5. Gambling can pay off

As an integral part of the Youth League’s takeover of ANC [African National Congress] leadership in the Forties, Mandela gambled – highly successfully – with the party’s rules. Boulton notes, “During his rise to prominence before he came to trial, his ‘Black Pimpernel’ era, he was willing to take the risk and the consequences, but always doing it from a very considered and intellectual perspective as a trained lawyer.” In 1987, ignoring the ANC’s fundamental ‘never have contact with the enemy’, Mandela initiated talks with senior government, which led to the unravelling of apartheid.

6. Grand gestures build bridges

In South Africa, rugby was traditionally an elitist, white sport. During the 1974 British Lions tour, black South Africans detested the game and its connotations so strongly that they packed the stadiums’ cramped, ‘blacks-only’ enclosures to cheer on the Lions. As such, when South Africa won the 1995 World Cup, and Mandela strode proudly on to the pitch in a Springboks jersey, he bridged that once-insurmountable divide with one perfectly executed fashion statement.

7. Always go down fighting

Even when faced with life imprisonment, the young revolutionary still delivered a firebrand speech at his trial, closing with the remarkable, “During my lifetime I have dedicated my life to this struggle of the African people... It is an ideal which I hope to live for and to see realised. But, my Lord, if it needs be, it is an ideal for which I am prepared to die.” Not everyone was a fan of this passion, however. Boulton recalls: “I remember Margaret Thatcher telling me he was ‘no better than a terrorist, than the IRA’.”

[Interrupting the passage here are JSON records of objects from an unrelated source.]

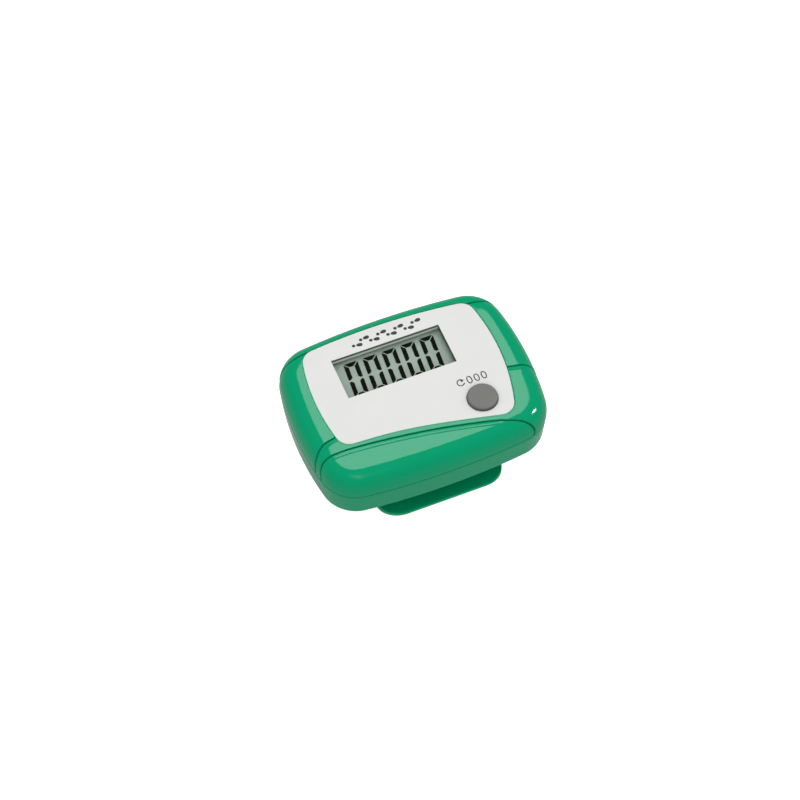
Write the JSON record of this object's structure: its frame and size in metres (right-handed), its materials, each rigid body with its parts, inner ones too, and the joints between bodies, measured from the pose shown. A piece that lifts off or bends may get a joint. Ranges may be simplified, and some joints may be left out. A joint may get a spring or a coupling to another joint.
{
  "type": "clip-on step counter",
  "caption": "Pocket-size step counter with a rounded green case, pale front plate, digit display, round reset button and a sprung belt clip behind it.",
  "frame": {"origin": "under the middle of the body, on the plane that the clip's flat plate rests on", "axes": "+X across the display to the right, +Y towards the display's upper edge, +Z out of the face"},
  "size_m": [0.05, 0.0376, 0.0186],
  "materials": {
    "green_plastic": "high gloss moulded",
    "plate_print": "satin printed sheet",
    "adhesive": "adhesive film",
    "button_plastic": "satin moulded",
    "silicone": "silicone rubber",
    "carbon": "conductive rubber",
    "gold_plate": "gold-plated strip",
    "film": "polarising film",
    "display_glass": "clear glass",
    "seal_resin": "cured resin",
    "segment_black": "dark display segments",
    "reflector_film": "diffuse reflector",
    "white_plastic": "moulded",
    "zebra_rubber": "layered conductive rubber",
    "board_laminate": "solder mask",
    "steel": "bright",
    "chip_resin": "potting resin",
    "ceramic": "ceramic chips",
    "cell_steel": "nickel-plated can",
    "arm_plastic": "moulded"
  },
  "bodies": {
    "case": {"front_case": "green_plastic", "back_case": "green_plastic", "face_plate": "plate_print", "plate_adhesive": "adhesive", "rubber_key": "silicone", "key_contacts": "gold_plate", "lcd_polarizer": "film", "lcd_front_glass": "display_glass", "lcd_seal": "seal_resin", "lcd_segments": "segment_black", "lcd_rear_glass": "display_glass", "lcd_reflector": "reflector_film", "lcd_frame": "white_plastic", "zebra_strip": "zebra_rubber", "circuit_board": "board_laminate", "board_screws": "steel", "chip_blob": "chip_resin", "crystal": "steel", "chip_parts": "ceramic", "button_cell": "cell_steel", "cell_contact_plus": "gold_plate", "cell_contact_minus": "gold_plate", "pendulum_pin": "steel", "pin_retainer": "steel", "pendulum_spring": "steel", "spring_post": "steel", "stop_posts": "steel", "stop_sleeves": "silicone", "contact_wire": "gold_plate", "case_screws": "steel", "clip_spring": "steel"},
    "button": {"reset_button": "button_plastic", "carbon_pill": "carbon"},
    "clip": {"belt_clip": "green_plastic", "clip_pin": "steel"},
    "door": {"battery_door": "green_plastic"},
    "pendulum": {"pendulum_arm": "arm_plastic", "pendulum_weight": "steel"}
  },
  "joints": [
    {"name": "reset_press", "type": "slide", "parent": "case", "child": "button", "axis": [0, 0, -1], "range_m": [0, 0.0007], "stiffness_N_per_m": 1000, "springref_m": -0.0003, "deforming": ["rubber_key"]},
    {"name": "clip_open", "type": "hinge", "parent": "case", "child": "clip", "pos_m": [0, 0.0082, 0.0041], "axis": [1, 0, 0], "range_deg": [0, 20], "stiffness_Nm_per_rad": 0.02, "springref_deg": -45.84, "deforming": ["clip_spring"]},
    {"name": "battery_door_slide", "type": "slide", "parent": "case", "child": "door", "axis": [0, -1, 0], "range_m": [0, 0.003]},
    {"name": "pendulum_swing", "type": "hinge", "parent": "case", "child": "pendulum", "pos_m": [0.018, -0.0018, 0.0106], "axis": [0, 0, 1], "range_deg": [-7, 7], "stiffness_Nm_per_rad": 0.0012, "deforming": ["pendulum_spring"]}
  ]
}
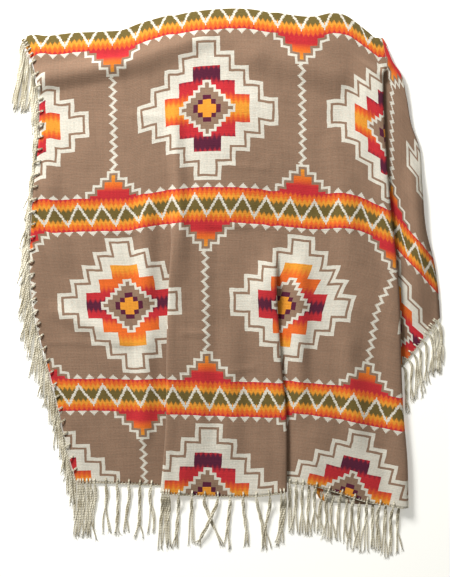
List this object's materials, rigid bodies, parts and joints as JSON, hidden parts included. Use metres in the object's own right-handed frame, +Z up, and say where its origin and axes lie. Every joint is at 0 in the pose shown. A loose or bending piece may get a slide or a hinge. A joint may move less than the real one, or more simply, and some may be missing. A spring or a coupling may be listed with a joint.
{
  "type": "trade blanket",
  "caption": "Fringed wool trade blanket laid out with its top turned under, soft pleats down its face and one side folded under and out again as a wedge.",
  "frame": {"origin": "middle of the blanket's box, fringe included, on the surface that it lies on", "axes": "+Z up from the surface, +Y towards the turned top, +X towards the folded side"},
  "size_m": [1.1628, 1.4868, 0.0204],
  "materials": {
    "trade_wool": "napped twill, matte",
    "fringe_yarn": "twisted wool yarn, matte"
  },
  "bodies": {
    "root": {"blanket_cloth": "trade_wool", "fringe_left": "fringe_yarn", "fringe_hem_left": "fringe_yarn", "fringe_hem_centre": "fringe_yarn", "fringe_hem_right": "fringe_yarn", "fringe_wedge": "fringe_yarn"}
  },
  "joints": []
}
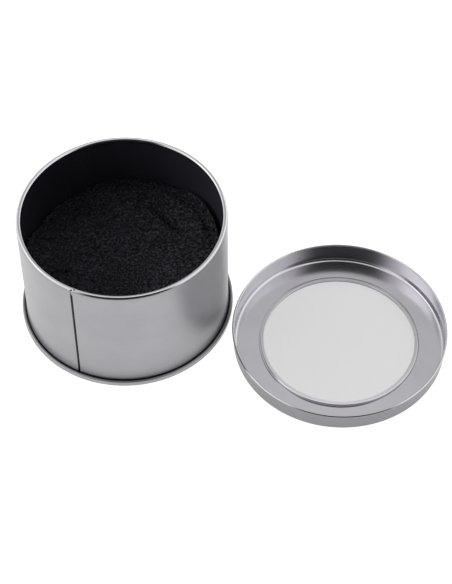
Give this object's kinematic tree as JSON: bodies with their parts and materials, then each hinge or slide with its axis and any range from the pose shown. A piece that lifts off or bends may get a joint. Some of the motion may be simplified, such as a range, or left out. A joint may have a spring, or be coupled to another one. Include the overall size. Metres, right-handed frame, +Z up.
{
  "type": "round window tin",
  "caption": "Round open tinplate tin with a rolled rim, a black lining and a soft foam pad inside, beside its upturned lid with a clear round window.",
  "frame": {"origin": "on the surface that the tin and the lid stand on, midway between the outer edges of the two", "axes": "+Z up, along the tin's own axis; +X from the tin towards the lid"},
  "size_m": [0.1914, 0.0946, 0.06],
  "materials": {
    "tinplate": "satin",
    "black_card": "satin",
    "black_foam": "matte",
    "clear_plastic": "gloss"
  },
  "bodies": {
    "tin": {"tin_body": "tinplate", "tin_bottom": "tinplate", "wall_liner": "black_card", "lower_pad": "black_foam"},
    "top_foam": {"upper_pad": "black_foam"},
    "lid": {"lid_shell": "tinplate", "window_ring": "tinplate", "window_pane": "clear_plastic"}
  },
  "joints": [
    {"name": "lid_swing", "type": "hinge", "parent": "tin", "child": "lid", "pos_m": [-0.00049, 0, 0.0303], "axis": [0, -1, 0], "range_deg": [0, 180]},
    {"name": "upper_pad_lift", "type": "slide", "parent": "tin", "child": "top_foam", "axis": [0, 0, 1], "range_m": [0, 0.02]}
  ]
}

8. Never pat your own back

Upon being awarded the Nobel Peace Prize in 1993, Mandela didn’t start gushing emotionally about his own struggle (which he would have been more than entitled to do); instead he dedicated the award to all the people who fought against apartheid, and vowed to keep battling for “a society which recognises that all people are born equal”.

9. A good leader can – and will – throw shapes

Global Post journalist Andrew Meldrum was present at Mandela’s birthday celebrations in 2010. What follows is his on-dancefloor report: “[Mandela] strides in rhythmic steps and swings his friendly fists, occasionally punching the air with joy. To see the great leader shake the burdens off his shoulders and shake a leg is truly beautiful, a victory of the human spirit. The ‘Madiba shuffle’ has been emulated across South Africa by dancers of all ages and races.” Trust us, that shuffle is well worth YouTubing.

10. Don’t let circumstance break your spirit

Mandela spent 18 of his 27 years in prison doing heavy labour on Robben Island. “Black people with a life sentence in South Africa weren’t going to be treated well,” says Boulton. “The tuberculosis and problems with his lungs were exacerbated by the rock dust from having to break rocks.” But despite ill health, intense grafting and only low-level medical care, he managed to complete a Bachelor of Law degree via correspondence with the University Of London during his incarceration.